Before any useful discussion can take place it is essential to have some agreed purpose in mind. A choice must be made between attempting to advance the state of the art on a theoretical plane, and attempting to consolidate our knowledge and help present users of graphics.
The field of graphics is changing so fast that advanced theoretical work is not likely to remain relevant for long, nor is this workshop a suitable environment for such work. The workshop should therefore concentrate on distilling and agreeing good practices from current methodologies. In doing this the participants should adopt the same attitude as other engineers have adopted over the last century in drawing up codes of practice. It is only in this way that programmers and designers can become software engineers.
Having agreed to a general purpose it is then necessary to identify a clear objective so that we can deduce some criteria for choices. A simple but all embracing objective is desirable:
To reduce the resources required to use computer graphics
These resources include hardware, manpower, software, media, etc. Some of the mechanisms by which this reduction will be affected are:
Any report produced must be scholarly and of a high academic standard - yet it must also be practical and down to earth. No principle or theory is sacred - all decisions must be made on the basis of sound arguments. Some useful criteria for these arguments are discussed below.
It is absolutely vital that agreement be reached on some topics however few. Disagreements are of no value to the community so time must not be wasted discussing topics on which agreement cannot be reached.
When agreement is reached it must be documented. Therefore all topics discussed must be rigorously and formally definable. The method of definition must be comprehensible, clear and consistent.
Proposals must be usable in a practical environment. To achieve this they must be simple, and ideally use a minimal set of concepts and principles. To achieve this each concept defined should be allowed in all its manifestations and no special cases should be required - that is all concepts should be as orthogonal aa possible. Despite this requirement for minimality the concepts must be natural, comprehensible and constructable (Cf.
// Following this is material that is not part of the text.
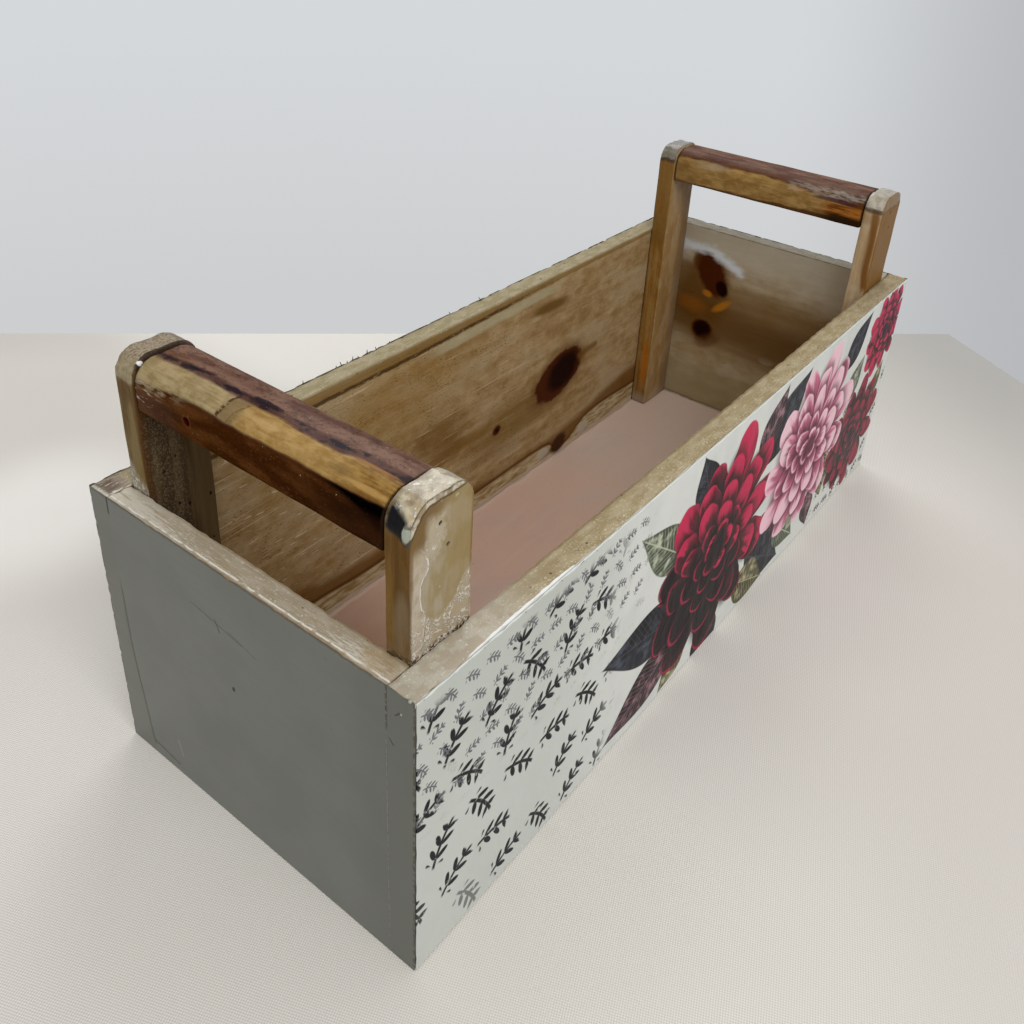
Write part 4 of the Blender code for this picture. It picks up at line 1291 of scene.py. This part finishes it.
fibres_at = (
    (-0.1002, 0.0013), (-0.0819, 0.0011), (-0.0790, 0.0018), (-0.0755, 0.0009), (-0.0722, 0.0017),
    (-0.0688, 0.0008), (-0.0636, 0.0017), (-0.0582, 0.0011), (-0.0494, 0.0006), (-0.0087, 0.0011),
    (0.0136, 0.0015),
)
fibre_width = 0.00032
fibre_sunk = 0.0006
slivers = []
for number, (place, tall) in enumerate(fibres_at):
    lean = noise.noise((number * 1.7, 2.3, 0.4))
    bpy.ops.mesh.primitive_cone_add(
        vertices=8,
        radius1=fibre_width,
        radius2=fibre_width * 0.35,
        depth=tall + fibre_sunk,
        location=(place, 0.0751, paint_top + tall / 2 - fibre_sunk / 2),
        rotation=(-0.35 + lean * 0.5, lean * 1.4, 0),
    )
    slivers.append(bpy.context.object)
bpy.ops.mesh.primitive_cone_add(
    vertices=8, radius1=fibre_width, radius2=0.0001, depth=0.0042, location=(-0.1712, 0.0662, 0.1523),
    rotation=(math.radians(-118), 0, 0),
)
slivers.append(bpy.context.object)
torn = joined(slivers, "torn_fibres")
fibre = Finish("torn_fibre", (62, 54, 44), 0.6, 0.2)
tufts = fibre.noise(fibre.x * 2, fibre.y * 2, fibre.z / 0.4, detail=2)
fibre.dab(tufts, 0.45, 0.6, colour=(92, 88, 78))
dress(torn, fibre.done(), "stained_pine")

drops = []
for place, width in (((-0.1961, -0.0733, 0.1199), 0.0013), ((-0.1961, -0.0700, 0.1126), 0.0008)):
    bpy.ops.mesh.primitive_uv_sphere_add(segments=20, ring_count=12, radius=width / 2, location=place)
    drops.append(bpy.context.object)
beads = joined(drops, "dried_drops")
bead = Finish("dried_drops", (150, 152, 142), 0.25)
bead.dab(bead.noise(bead.x, bead.y, bead.z, detail=2), 0.4, 0.6, 0.5, colour=(128, 130, 120))
dress(beads, bead.done(), "painted_end")


# Paper: a printed sheet glued over the whole front board and varnished. Big many-petalled flowers and
# leaves stand on a pale ground, with rows of small ink sprigs at the left and low on the right.
paper_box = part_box("front_paper")
paper_ease = 0.00006
paper_pitch = 0.002
fray_size = 0.004
top_fray = 0.0009
side_fray = 0.0004
sheet = squared_piece("dressed_front_paper", *paper_box, paper_ease, paper_pitch, segments=1)
for vertex in sheet.data.vertices:
    if vertex.co.z > 0.1193:
        vertex.co.z -= max(0.0, noise.noise(vertex.co / fray_size)) * top_fray
    if abs(vertex.co.x) > 0.1953:
        nibble = max(0.0, noise.noise(vertex.co / fray_size)) * side_fray
        vertex.co.x -= math.copysign(nibble, vertex.co.x)
printed = Finish("printed_sheet", (212, 214, 209), 0.34, 0.06)
x, z = printed.x, printed.z
mottle = printed.noise(x / 22, 0.0, z / 22)
wash = printed.noise(x / 9, 3.0, z / 9)
printed.dab(mottle, 0.42, 0.64, 0.7, colour=(200, 204, 199))
# painted shade: the paper darkens towards the near end
printed.dab(x + mottle * 40, -50, -120, 0.7, colour=(186, 190, 184))
# painted shade: darker again at the top of the near part
printed.lay(
    printed.fade(z + mottle * 30, 70, 130) * printed.fade(x, -60, -150) * 0.5, colour=(176, 180, 170)
)
printed.dab(wash, 0.58, 0.72, 0.35, colour=(192, 196, 187))
ripples = printed.noise(x / 14, 5.0, z / 26)
printed.dab(ripples, 0.3, 0.7, height=0.22)
grain = printed.noise(x / 0.7, 1.0, z / 0.7, detail=1)
printed.dab(grain, 0.4, 0.6, height=0.012)


def sprigs(finish, x, z, across, up, size, seed, ink, mask):
    """Rows of small sprigs: a bent stem in each place with leaflets in pairs, printed unevenly."""
    row = finish.maths("FLOOR", z / up)
    shifted = x / across + row * 0.37
    column = finish.maths("FLOOR", shifted)
    chance = finish.add(
        "ShaderNodeTexWhiteNoise", {"noise_dimensions": "3D"}, {"Vector": finish.point(column, row, seed)},
        output=0,
    )
    p = (shifted - column - 0.5) * across
    q = (z / up - row - 0.5) * up
    bend = chance * 2.4 - 1.2
    cosine, sine = finish.maths("COSINE", bend), finish.maths("SINE", bend)
    along = p * cosine + q * sine
    aside = abs(q * cosine - p * sine + along * along * (0.16 / size))
    within = finish.fade(abs(along), size, size * 0.85)
    stem = finish.fade(aside, 0.1 * size, 0.05 * size)
    pitch = size * 0.52
    place = finish.maths("PINGPONG", along - aside * 0.7, pitch / 2)
    leaflet = finish.oval(place, aside, (0.0, size * 0.26), (size * 0.15, size * 0.24))
    leaf_reach = finish.fade(abs(along), size * 0.8, size * 0.7)
    shape = finish.greater(stem * within, finish.fade(leaflet, 1.1, 0.85) * leaf_reach)
    worn_ink = finish.fade(finish.noise(x / 3, seed, z / 3), 0.28, 0.4)
    sown = finish.fade(chance, 0.06, 0.1)
    finish.lay(shape * worn_ink * sown * mask, colour=ink)


class Stencil(Finish):
    """A motif that is drawn once and printed in several places: a node group that gives a colour."""

    def __init__(self, name, numbers, colours):
        self.tree = bpy.data.node_groups.new(name, "ShaderNodeTree")
        for title in numbers:
            self.tree.interface.new_socket(title, in_out="INPUT", socket_type="NodeSocketFloat")
        for title in colours:
            self.tree.interface.new_socket(title, in_out="INPUT", socket_type="NodeSocketColor")
        self.tree.interface.new_socket("Colour", in_out="OUTPUT", socket_type="NodeSocketColor")
        entry = self.tree.nodes.new("NodeGroupInput")
        self.given = [Wire(self, socket) for socket in list(entry.outputs)[:-1]]

    def done(self):
        way_out = self.tree.nodes.new("NodeGroupOutput")
        self.plug(way_out.inputs[0], self.colour)
        return self.tree


# a pointed leaf, with a pale rib and side veins, darker round its edge
leaf = Stencil("leaf", ("along", "aside", "length", "width"), ("under", "dark", "light"))
along, aside, length, width, leaf.colour, dark, light = leaf.given
swell = leaf.maths("SINE", leaf.lesser(leaf.greater(along, 0.0), 1.0) ** 0.8 * math.pi) ** 1.25
edge = abs(aside) - swell * width
shape = leaf.fade(edge, 0.35, -0.35) * leaf.window(along, 0.0, 1.0, 0.01)
veins = leaf.maths("PINGPONG", along * length - abs(aside) * 1.1, 1.7)
shade = leaf.noise(along * length / 5, length, aside / 5)
body = leaf.blend(leaf.fade(shade + aside / width * 0.06, 0.46, 0.74), dark, light)
body = leaf.blend(leaf.fade(veins, 0.45, 0.1) * 0.5, body, light)
body = leaf.blend(leaf.fade(abs(aside), 0.5, 0.15) * 0.7, body, light)
body = leaf.blend(leaf.fade(edge, -1.8, -0.1) * 0.6, body, dark)
leaf.lay(shape, colour=body)
leaf_print = leaf.done()

# a full flower seen from above: rings of petals, deep at the foot and light at the tip
flower = Stencil("flower", ("u", "v", "seed", "dark"), ("under", "deep", "middle", "light"))
u, v, seed, dark, flower.colour, deep, middle, light = flower.given
warp_u = (flower.noise(u * 2, seed, v * 2, detail=2) - 0.5) * 0.22
warp_v = (flower.noise(u * 2, seed + 5, v * 2, detail=2) - 0.5) * 0.22
u, v = u + warp_u, v + warp_v
out = (u * u + v * v) ** 0.5
angle = flower.maths("ARCTAN2", v, u) / (2 * math.pi) + 0.5
hairs = flower.noise(angle * 60, out * 2, seed, detail=2)
rings = ((1.0, 11, 0.0), (0.8, 10, 0.5), (0.6, 9, 0.2), (0.4, 7, 0.6), (0.22, 5, 0.1))
for number, (reach, count, turn) in enumerate(rings):
    turned = angle * count + seed * 0.37 + turn
    petal = flower.maths("FLOOR", turned)
    phase = abs(turned - petal - 0.5) * 2
    place = flower.point(petal, number + seed, 0.0)
    tone = flower.add("ShaderNodeTexWhiteNoise", {"noise_dimensions": "2D"}, {"Vector": place})
    edge = (1.0 - phase**2.6 * 0.36) * (tone * 0.1 + 0.94) * reach
    if number:
        flower.dab(out - edge, 0.14, -0.02, 0.75, colour=deep)
    rise = flower.fade(out / edge - dark + (hairs - 0.5) * 0.34 + (tone - 0.5) * 0.4, 0.42, 0.98)
    body = flower.blend(rise, deep, middle)
    body = flower.blend(flower.fade(rise + hairs * 0.5 - phase * 0.45, 0.75, 1.15) * 0.85, body, light)
    body = flower.blend(flower.fade(phase, 0.72, 1.0) * 0.75, body, deep)
    lip = flower.window(edge - out, 0.008, 0.03, 0.01) * flower.fade(phase, 0.9, 0.5)
    body = flower.blend(lip * 0.5, body, light)
    flower.dab(out - edge, 0.01, -0.01, colour=body)
flower_print = flower.done()

ink = (18, 18, 26)
left_part = printed.fade(x + mottle * 30, -68, -82)
sprigs(printed, x, z, 20.0, 20.5, 9.6, 3.0, ink, left_part * printed.fade(z, 116, 110))
faint_part = printed.fade(x + mottle * 30, -50, -64) * printed.fade(z, 60, 74)
sprigs(printed, x + 5, z + 3, 9.5, 10.0, 3.9, 9.0, (104, 104, 108), faint_part)
right_part = printed.fade(x + mottle * 30, 122, 138) * printed.fade(z, 70, 60)
sprigs(printed, x, z, 11.0, 11.5, 4.8, 5.0, (56, 50, 52), right_part)

navy = ((10, 10, 20), (66, 72, 84))
olive = ((62, 60, 30), (186, 178, 140))
sage = ((60, 72, 54), (190, 194, 170))
plum = ((26, 10, 20), (150, 112, 120))
leaves = (
    ((30, 30), (76, 4), 15, navy), ((28, 80), (70, 116), 14, navy), ((-10, 20), (6, -16), 12, navy),
    ((-30, 40), (-96, 54), 14, navy), ((-30, 28), (-88, 6), 13, plum), ((-34, 70), (-78, 104), 11, sage),
    ((-24, 20), (-44, 1), 9, olive), ((20, 20), (58, 2), 12, olive), ((30, 44), (74, 22), 13, navy),
    ((24, 84), (44, 118), 11, plum), ((-22, 88), (-34, 118), 10, navy), ((62, 30), (92, 8), 10, sage),
    ((118, 92), (146, 118), 10, navy), ((114, 48), (126, 14), 11, olive), ((132, 66), (150, 92), 9, sage),
    ((104, 28), (112, 2), 8, plum), ((176, 52), (188, 74), 7, olive),
)
for (foot_x, foot_z), (tip_x, tip_z), width, (dark, light) in leaves:
    run, rise = tip_x - foot_x, tip_z - foot_z
    length = math.hypot(run, rise)
    along = (x - foot_x) * (run / length**2) + (z - foot_z) * (rise / length**2)
    aside = (z - foot_z) * (run / length) - (x - foot_x) * (rise / length)
    sockets = dict(enumerate((along, aside, length, width, printed.colour, dark, light)))
    printed.colour = printed.add("ShaderNodeGroup", {"node_tree": leaf_print}, sockets)
crimson = ((14, 3, 9), (104, 8, 36), (200, 30, 80))
rose = ((84, 14, 44), (206, 108, 142), (238, 204, 212))
wine = ((12, 2, 9), (70, 6, 28), (150, 20, 56))
flowers = (
    ((-6, 58), 56, 2.0, crimson), ((158, 38), 36, 12.0, wine),
    ((90, 64), 52, 7.0, rose), ((176, 96), 27, 17.0, crimson),
)
low_side = printed.fade(x * 0.5 + z + mottle * 50, 100, 40)
for (centre_x, centre_z), radius, seed, shades in flowers:
    dark = 0.0 if shades is rose else low_side * 0.55
    places = ((x - centre_x) / radius, (z - centre_z) / radius, seed, dark)
    sockets = dict(enumerate((*places, printed.colour, *shades)))
    printed.colour = printed.add("ShaderNodeGroup", {"node_tree": flower_print}, sockets)
torn_line = printed.noise(x / 6, 2.0, 3.0, detail=4) * 3
printed.dab(z + torn_line, 120.2, 121.0, 0.85, colour=(222, 225, 222), rough=0.55)
rub = printed.noise(x / 3, 8.0, z / 3, detail=4, roughness=0.6)
printed.dab(rub, 0.7, 0.76, 0.4, colour=(214, 216, 210), rough=0.45)
dress(sheet, printed.done(), "printed_paper", "front_paper")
Algol 68).
The cost of adopting the proposals must be less than the benefits. This creates great difficulties when a variety of different application areas are considered. The provision of a facility for one use must not imply an unnecessary overhead for another use. This requires considerable flexibility and modularity.
The area of applicability must be well defined, and within this area proposals must meet the needs of the users without being unnecessarily restrictive. The degree of device, computer, and application independence must be agreed upon and the restrictions implied by this stated.
No proposals will be adopted unless they are expected to have a long life. To achieve this they must be stable against changes and have a high probability of continuing to represent the best techniques for a considerable time. To achieve this in the context of a changing technology proposals must be open ended and extendable. That is not to say that features which cannot be agreed upon must only be partially defined (Cf FORTRAN) but rather that they should be omitted and a mechanism for the later extension of the proposals into this area provided. Furthermore the proposals should not curtail future developments in related areas.
The proposals should provide a basis on which to construct robust and reliable software. Consideration must be given to the handling of errors, exceptions and failures, and proposals must be consistent with the latest advances in software engineering.
It is most undesirable for proposals to conflict with existing practices and standards. If conflict is unavoidable it must be clearly stated.
Graphics covers a very wide area and unless the workshop concentrates on a few specific topics it will not make any progress. The following restrictions to the area of discussion will increase the likelihood of useful proposals emerging.
The workshop should not discuss:
What is left?
This must be discussed in an open ended way such that the proposals can be extended to cover the functions omitted as and when agreement is reached on them.
The criteria discussed above provide a basis on which to make decisions. There must be very good reasons before any proposal not satisfying them can be accepted.